Postdata
Rafael Padilla
Una pésima hipótesis
Gafas de cerca
Durante muchos años, el sistema de salud español ha sido un caso de calidad de servicio, en una función pública esencial de cualquier país que aspire al desarrollo. No sólo por su nivel de protección “universal”, sino por la cualificación de sus profesionales sanitarios y por sus niveles de dotación, que pasaban por ser superiores a los de la mayoría de los estados que se tienen por avanzados. No digamos de los de otros en los que en el derecho a la protección y promoción de la salud rige el salvaje lema que reza tanto tienes, tanto vales; o en aquellos condenados por la pobreza crónica.
Hemos dicho universales, o sea, reclamables por cualquier persona que requiera de atención primaria o especializada. Suele decirse que, además de universal, la sanidad pública es gratuita. Es evidente que gratis no es nada, y que los gastos e inversiones en sanidad deben ser financiados por los impuestos. La gratuidad debe entenderse como el derecho a la medicina práctica que tiene cualquier nuevo ciudadano desde su nacimiento y durante su infancia y juventud, etapas del ciclo vital en las que, obviamente, el beneficiario del cuidado médico no paga ningún impuesto. En eso consiste la gratuidad. ¿Nos creemos la progresividad y la redistribución tributaria?

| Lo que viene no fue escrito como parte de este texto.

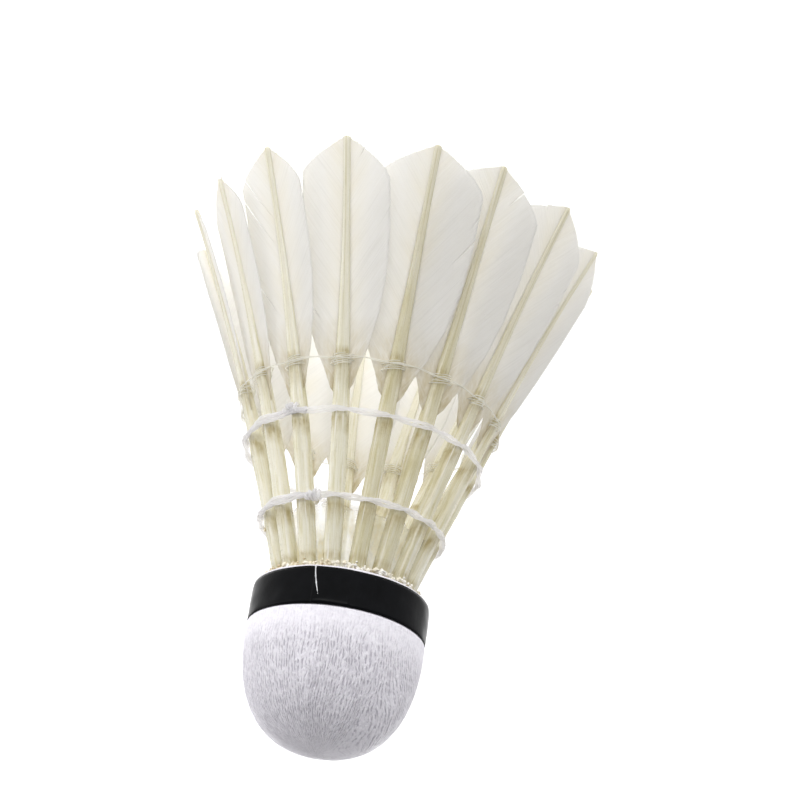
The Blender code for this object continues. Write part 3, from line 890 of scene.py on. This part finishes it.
def add_glue_films(material):
    """The thin glue that hangs between the quills below the lower thread, highest at each quill."""
    dice = np.random.default_rng(33)
    heap = Heap()
    columns, rows = 13, 12
    across = np.linspace(0.0, 1.0, columns)[None, :]
    down = np.linspace(0.0, 1.0, rows)[:, None]
    sheet = grid_faces(rows, columns)
    # the points along the sheet's edge, once round
    index = np.arange(rows * columns).reshape(rows, columns)
    edge = [*index[0], *index[1:, -1], *index[-1, -2::-1], *index[-2:0:-1, 0]]
    back = rows * columns
    rim = [[before, here, here + back, before + back] for before, here in zip(edge[-1:] + edge, edge)]
    faces = sheet.tolist() + (sheet[:, ::-1] + back).tolist() + rim
    for number in range(1, FEATHER_COUNT + 1):
        tall = dice.uniform(0.0100, 0.0106, 2)
        sag = dice.uniform(0.02, 0.12)
        reach = tall[0] + (tall[1] - tall[0]) * across
        reach = reach * (1.0 - sag * np.sin(math.pi * across) ** 0.8)
        reach = reach + 0.0004 * noise(across * 5.0, number * 1.7, 34)
        height = CORK_FACE_Z - 0.0001 - down * np.clip(reach, 0.0006, FILM_REACH)
        here = place_feather(number, height, 0.0, 0.0)
        following = place_feather(number % FEATHER_COUNT + 1, height, 0.0, 0.0)
        middle = here + (following - here) * across[..., None]
        outward = middle * np.array([1.0, 1.0, 0.0])
        outward /= np.linalg.norm(outward, axis=-1, keepdims=True)
        ripple = 0.00012 * noise(across * 3.0, height / 0.002, 35, z=number) - 0.0002
        thick = 0.00003 + 0.0004 * (2.0 * across - 1.0) ** 6 * (1.0 - 0.7 * down)
        sides = [middle + outward * offset[..., None] for offset in (ripple + thick, ripple - thick)]
        spots = pairs(number + across, height / MM)
        heap.add(np.stack(sides), faces, np.stack([spots, spots]))
    return heap.build("glue_films", material)


# --- base ---


def dome_profile(share, radius=BASE_RADIUS, tall=DOME_HEIGHT):
    """Radius and height on the rounded end, from its edge at 0 to the nose at 1."""
    angle = 0.25 * TURN * share
    power = 2.0 / DOME_EXPONENT
    return radius * np.maximum(np.cos(angle), 0.0) ** power, DOME_START_Z + tall * np.sin(angle) ** power


def even_shares(count):
    """Shares that step evenly along the dome's outline, and its length."""
    fine = np.linspace(0.0, 1.0, 4001)
    radius, height = dome_profile(fine)
    run = np.concatenate([[0.0], np.cumsum(np.hypot(np.diff(radius), np.diff(height)))])
    return np.interp(np.linspace(0.0, run[-1], count), run, fine), run[-1]


def crease_across(azimuth, run):
    """Counts creases round the base. Away from the camera's side of it they lean over."""
    facing = azimuth - CREASE_AZIMUTH
    slant = 1500.0 * np.sin(0.5 * facing + 2.5) ** 8 * smoothstep(run, 0.0, 0.010)
    bend = 0.8 * ring_noise(azimuth, 26, run / 0.005, 27)
    return CREASES * azimuth / TURN + bend + slant * run


def wrinkle(azimuth, run, length):
    """Relief of the stretched leather: pads between creases that run along the axis."""
    across = 0.55 * crease_across(azimuth, run)
    pads = noise(across, run / 0.0016, 21)
    lines = noise(across + 7.0, run / 0.0021, 28)
    grooves = 1.0 - smoothstep(np.abs(lines), 0.0, 0.35)
    pebbles = ring_noise(azimuth, 280, run / 0.0003, 24)
    small = ring_noise(azimuth, 160, run / 0.0006, 22)
    folds = ring_noise(azimuth, 40, run / 0.0060, 23)
    middle = smoothstep(run, 0.0015, 0.0060) * (1.0 - 0.8 * smoothstep(run, 0.60 * length, 0.90 * length))
    near_band = 1.0 - smoothstep(run, 0.0030, 0.0070)
    relief = middle * (0.45 * pads - 0.50 * grooves) + near_band * (0.35 * small + 0.30 * pebbles)
    return relief + 0.14 * pebbles + 0.10 * folds


def add_leather(material):
    """The cover: one thin closed skin with its creases in the mesh."""
    sides, rows, inner_rows = 560, 150, 14
    azimuth = turn_steps(sides)
    inner_size = (LEATHER_WAIST_RADIUS - LEATHER_THICKNESS, DOME_HEIGHT - LEATHER_THICKNESS)
    inner = []
    for i in range(inner_rows):
        inner.append(ring_points(azimuth, *dome_profile(1.0 - (i + 0.5) / inner_rows, *inner_size)))
    inner.append(ring_points(azimuth, inner_size[0], CORK_FACE_Z))
    under_tape = (CORK_FACE_Z, CORK_FACE_Z + 0.0030, TAPE_END_Z + 0.00005)
    outer = [ring_points(azimuth, LEATHER_WAIST_RADIUS, height) for height in under_tape]
    reliefs = [np.full(sides, SMOOTH_RELIEF)] * (len(inner) + len(outer))
    spots = [pairs(crease_across(azimuth, 0.0), 0.0)] * len(outer)
    shares, length = even_shares(rows + 1)
    for i, share in enumerate(shares[:-1]):
        run = length * i / rows
        relief = wrinkle(azimuth, run, length)
        push = CREASE_DEPTH * relief * smoothstep(1.0 - share, 0.0, 0.12)
        before = np.array(dome_profile(max(share - 1e-4, 0.0)))
        wide, tall = np.array(dome_profile(min(share + 1e-4, 1.0))) - before
        steep = math.hypot(wide, tall)
        radius, height = dome_profile(share)
        outer.append(ring_points(azimuth, radius + push * tall / steep, height - push * wide / steep))
        # this relief also sets the painted shade in the leather's colour
        reliefs.append(0.55 + 0.5 * relief)
        spots.append(pairs(crease_across(azimuth, run), run / MM))
    spots = [spots[-1]] * len(inner) + spots + [spots[-1][:1]] * 2
    nose = DOME_START_Z + DOME_HEIGHT
    poles = [[0.0, 0.0, nose - LEATHER_THICKNESS], [0.0, 0.0, nose]]
    faces = ring_faces(len(inner) + len(outer), sides, "poles")
    points = np.concatenate([*inner, *outer, poles])
    relief = np.concatenate([*reliefs, [SMOOTH_RELIEF, SMOOTH_RELIEF]])
    return add_object("leather_skin", points, faces, material, np.concatenate(spots), relief, CREASES)


def add_tape(material):
    """A band of film tape with soft edges, whose end laps over its start."""
    azimuth = turn_steps(720)
    off = (azimuth - TAPE_LAP_AZIMUTH + math.pi) % TURN - math.pi
    lap = smoothstep(off, -0.42, -0.40) * (1.0 - smoothstep(off, 0.0, 0.012))
    edge_wave = 0.00006 * ring_noise(azimuth, 20, 0.0, 31)
    rings = []
    for share in np.linspace(0.0, 1.0, 15):
        full = 1.0 - abs(2.0 * share - 1.0) ** 10
        height = TAPE_START_Z + (TAPE_END_Z - TAPE_START_Z) * share + edge_wave * (1.0 - share)
        swell = 0.000045 * ring_noise(azimuth, 40, share * 4.0, 33)
        rise = swell + TAPE_LAP_RISE * lap * (0.4 + 0.6 * full) - TAPE_THICKNESS * 0.5 * (1.0 - full)
        rings.append(ring_points(azimuth, BASE_RADIUS + rise, height))
    for height in (TAPE_END_Z - 0.0001, TAPE_START_Z + 0.0001):
        rings.append(ring_points(azimuth, BASE_RADIUS - TAPE_THICKNESS, height))
    faces = ring_faces(len(rings), len(azimuth), "joined")
    return add_object("tape_band", np.stack(rings), faces, material)


def add_lap_edge(material):
    """A thin raised strip along the tape's cut end, whose pale colour is a painted highlight standing in for
    the lap edge's reflection.
    """
    heap = Heap()
    share = np.linspace(0.0, 1.0, 40)
    azimuth = TAPE_LAP_AZIMUTH + 0.004 - 0.072 * share**1.4
    height = TAPE_START_Z + 0.0001 + (TAPE_END_Z - TAPE_START_Z) * 0.74 * share
    thick = 0.00011 * (1.0 - 0.60 * share**4) * (1.0 + 0.30 * noise(share * 14.0, 0.0, 8))
    tube(heap, ring_points(azimuth, BASE_RADIUS + 0.00009 + 0.00003 * share**2, height), thick)
    return heap.build("tape_lap_edge", material)


# --- studio ---


def add_floor():
    under = (0.0, 0.0, -0.0002)  # just clear of the feather tips
    bpy.ops.mesh.primitive_grid_add(x_subdivisions=8, y_subdivisions=8, size=4.0, location=under)
    floor = bpy.context.object
    floor.name = "studio_floor"
    m = Nodes("pale_floor")
    colour = m.ramp(m.grain(3.0, 2.0, 0.55), (0.3, 0.86, 0.86, 0.865), (0.7, 0.88, 0.88, 0.88))
    light = {"Emission Color": (1.0, 1.0, 1.0), "Emission Strength": 0.80}
    floor.data.materials.append(m.finish(colour, 0.9, Specular_IOR_Level=0.1, **light))


def stand(name, data, aim, azimuth, elevation, distance, roll=0.0):
    """A light or camera that faces its aim. The azimuth counts from +X towards +Y."""
    obj = bpy.data.objects.new(name, data)
    bpy.context.scene.collection.objects.link(obj)
    level = math.cos(elevation)
    back = Vector((math.cos(azimuth) * level, math.sin(azimuth) * level, math.sin(elevation)))
    facing = (-back).to_track_quat("-Z", "Y").to_matrix() @ Matrix.Rotation(roll, 3, "Z")
    obj.matrix_world = Matrix.Translation(aim + back * distance) @ facing.to_4x4()
    return obj


def add_light(name, azimuth, elevation, size, power):
    """A soft box, size wide and high, that faces the object from a direction in degrees."""
    light = bpy.data.lights.new(name, "AREA")
    light.shape = "RECTANGLE"
    light.size, light.size_y = size
    light.energy = power
    azimuth, elevation = math.radians(azimuth), math.radians(elevation)
    stand(name, light, LIGHT_AIM, azimuth, elevation, LIGHT_DISTANCE).visible_camera = False


def add_world():
    """An even pale surround, dimmer on one side so that round shapes read."""
    world = bpy.data.worlds.new("studio")
    world.use_nodes = True
    bpy.context.scene.world = world
    nodes, links = world.node_tree.nodes, world.node_tree.links
    background = nodes["Background"]
    place = nodes.new("ShaderNodeTexCoord")
    dot = nodes.new("ShaderNodeVectorMath")
    dot.operation = "DOT_PRODUCT"
    dot.inputs[1].default_value = Vector((0.56, 0.13, 0.82)).normalized()
    ramp = nodes.new("ShaderNodeMapRange")
    for key, value in (("From Min", 0.0), ("From Max", 0.58), ("To Min", 1.20), ("To Max", 0.28)):
        ramp.inputs[key].default_value = value
    links.new(place.outputs["Generated"], dot.inputs[0])
    links.new(dot.outputs["Value"], ramp.inputs["Value"])
    links.new(ramp.outputs["Result"], background.inputs["Strength"])
    background.inputs["Color"].default_value = (1.0, 0.995, 1.0, 1.0)


def add_camera():
    camera = bpy.data.cameras.new("camera")
    camera.sensor_width = 36.0
    camera.lens = CAMERA_LENS
    camera.clip_start = 0.01
    camera.clip_end = 20.0
    place = (CAMERA_AIM, CAMERA_AZIMUTH, CAMERA_ELEVATION, CAMERA_DISTANCE, CAMERA_ROLL)
    bpy.context.scene.camera = stand("camera", camera, *place)


def add_studio():
    add_floor()
    add_world()
    add_light("front", 40.0, 1.0, (0.60, 0.10), 1.0)
    add_light("left", 115.0, 2.0, (0.50, 0.12), 0.42)
    add_light("back", 212.0, 2.0, (0.60, 0.12), 1.2)
    add_camera()
    bpy.context.scene.view_settings.view_transform = "Standard"


def main():
    add_feathers(vane_material(), shaft_material())
    cotton = thread_material()
    upper = add_cord("upper_cord", UPPER_THREAD_Z, cotton, UPPER_KNOT, 301)
    settle(upper, "upper_thread")
    lower = add_cord("lower_cord", LOWER_THREAD_Z, cotton, LOWER_KNOT, 402)
    settle(lower, "lower_thread")
    settle(add_overlap_thread(fine_thread_material()), "overlap_thread")
    settle(add_glue_films(glue_film_material()), "glue_fillet")
    settle(add_glue(glue_material()), "glue_fillet")
    settle(add_tape(tape_material()), "band_tape")
    settle(add_lap_edge(lap_highlight_material()), "band_tape")
    leather = settle(add_leather(leather_material()), "leather_cover")
    for node, scale, specks in (("cork_core", 900.0, 0.8), ("cork_disc", 1500.0, 0.5)):
        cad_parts[node].data.materials[0] = cork_material("procedural_" + node, scale, specks)
    add_studio()


main()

Es una vergüenza nacional que nuestros médicos, enfermeros, celadores y otros profesionales del ramo se vean en demasiadas ocasiones amenazados física y mentalmente por desalmados o majaras. Debe proveerse a sus centros de trabajo de seguridad preventiva, y no a tiro de una desesperada llamada telefónica, o defendidos por un heroico compañero. Y por lo mismo, por el sistema y por sus trabajadores, debe castigarse duramente a quienes ejercen la violencia y el abuso; sea en un gran hospital, sea en un modesto ambulatorio. No es de recibo que dediquemos montañas de agentes de policía a grandes fastos deportivos o de diversión, mientras que una doctora o un recepcionista se jueguen, desamparados, la propia salud en el ejercicio de su tarea, que no es otra que la de cuidar de la de otros. No son misioneros ni soldados de la caridad: son profesionales. Más pronto que tarde, su desamparo será el de todos los demás, usted o yo, o nuestros hijos. En una tesitura dolorosa, vital. “Las jornadas de doce horas y las guardias las hago por dinero, porque con la mierda de sueldo que tenemos no se llega nada”, me dice una médico, que ya ha recibido agresiones de sujetos que saben que no van a pagar cárcel por su barbarie; que su derecho a ser atendidos incluye la impunidad, frontal enemiga de todo derecho.